K. R. Ramsingh (c. 1915 – 18 October 1985) was an Indian theatre, film and voice actor.

==Early life==
Ramsingh was born into a Rajput family in Nagercoil, Travancore (present day Kanyakumari district of Tamil Nadu). He was educated at the Hindu Higher Secondary School, Nagercoil. At a very young age, he was drawn towards theatre. Since his parents were not supportive of his decision, he had to leave his family and join an amateur drama company. After working for some companies, he joined the "Sri Ramabala Gaana Vinoda Sabha", a theatre group which consisted of future artists including M. S. Viswanathan and R. Muthuraman. During this time, Ramsingh won acclaim for acting in a play called Puyalukkuppin – he performed the role of a dictator. Later, he acted in a devotional play based on the life of the Vaishnava sage Thirumazhisai Aazhwar. It was staged in Madras for over 400 days. After establishing himself as a leading theatre artist, he got offers to act in films. He played the lead role as saint Vishwamitra in the 1948 Tamil film Brahmarishi Vishwamithra. He was paired opposite T. R. Rajakumari, who played the role of Menaka. The dialogues of the film were written by playwright Pammal Sambandha Mudaliar. The film was also released in Hindi with Ramsingh reprising his role. However, the film's failure prompted Ramsingh to go back to theatre.

== Film career ==
After a brief hiatus, he returned to films through Minnal Veeran starring Ranjan and Sandhya in the lead. Ramsingh played the main antagonist in the film. Following that, he went on to act in similar roles in films such as Puyal and Kanniyin Kaadhali. His role as an amputated wizard in K. Ramnath's Vijayakumari (1950) fetched him critical acclaim.
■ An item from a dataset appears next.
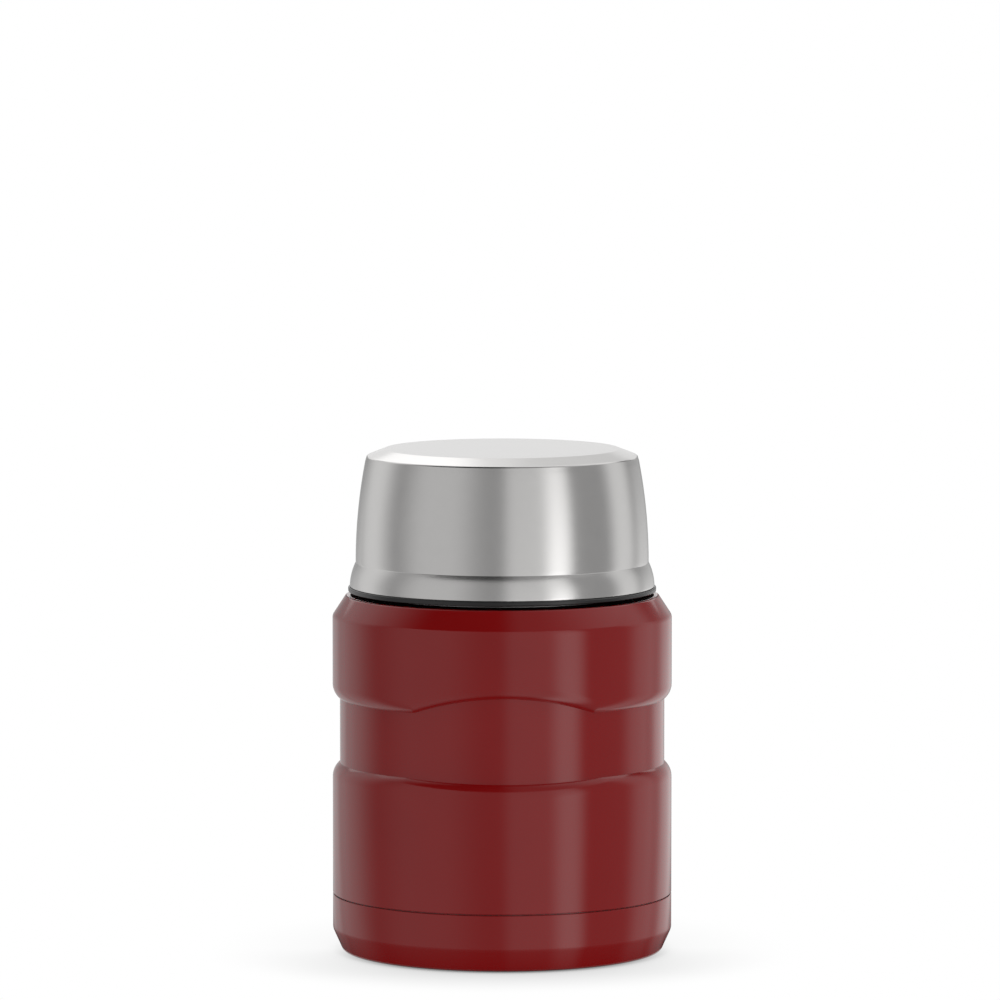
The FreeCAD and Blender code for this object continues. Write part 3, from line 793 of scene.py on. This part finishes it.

Ramsingh was next seen in M. G. Ramachandran's Nadodi Mannan, where he played Bhanumathi Ramakrishna's father, Mahadevi, and Marutha Nattu Veeran.

While acting in films, he worked as a voice actor for films dubbed from other languages in Tamil. He provided the voice-over for Prithviraj Kapoor in a Hindi film. Kapoor was so impressed with Ramsingh's voice so that he requested the latter to do the voice-over for him in the Tamil version of Mughal-e-Azam. In the later part of his career, he worked mainly as a voice actor while making appearances in a few films.

==Death==
Ramsingh died at the age of 70 on 18 October 1985 at a private hospital in Kodambakkam, Madras.

== Filmography ==

| Year | Film | Role | Notes |
|---|---|---|---|
| 1947 | Brahmarishi Vishwamithra |  | Debut as Hero and Bilingual Film made in Tamil and Hindi |
| 1949 | Kanniyin Kathali | Durjayan |  |
| 1950 | Vijayakumari | amputated Wizard |  |
| 1952 | Puyal |  |  |
| 1957 | Mahadhevi |  |  |
| 1958 | Nadodi Mannan | Veerabahu |  |
| 1959 | Minnal Veeran |  |  |
| 1961 | Marutha Nattu Veeran |  |  |
| 1961 | Naaga Nandhini |  |  |
| 1965 | Thazhampoo | Murugan |  |
| 1965 | Aasai Mugam | Plastic surgeon |  |
| 1967 | Arasa Kattalai |  |  |
| 1969 | Anjal Petti 520 |  |  |
| 1973 | Baghdad Perazhagi |  |  |
| 1976 | Thunive Thunai | Bullock cart driver |  |
| 1980 | Oru Velladu Vengaiyagiradhu |  |  |

==Awards and honours==
Ramsingh was awarded the Kalaimamani award for his contributions to arts.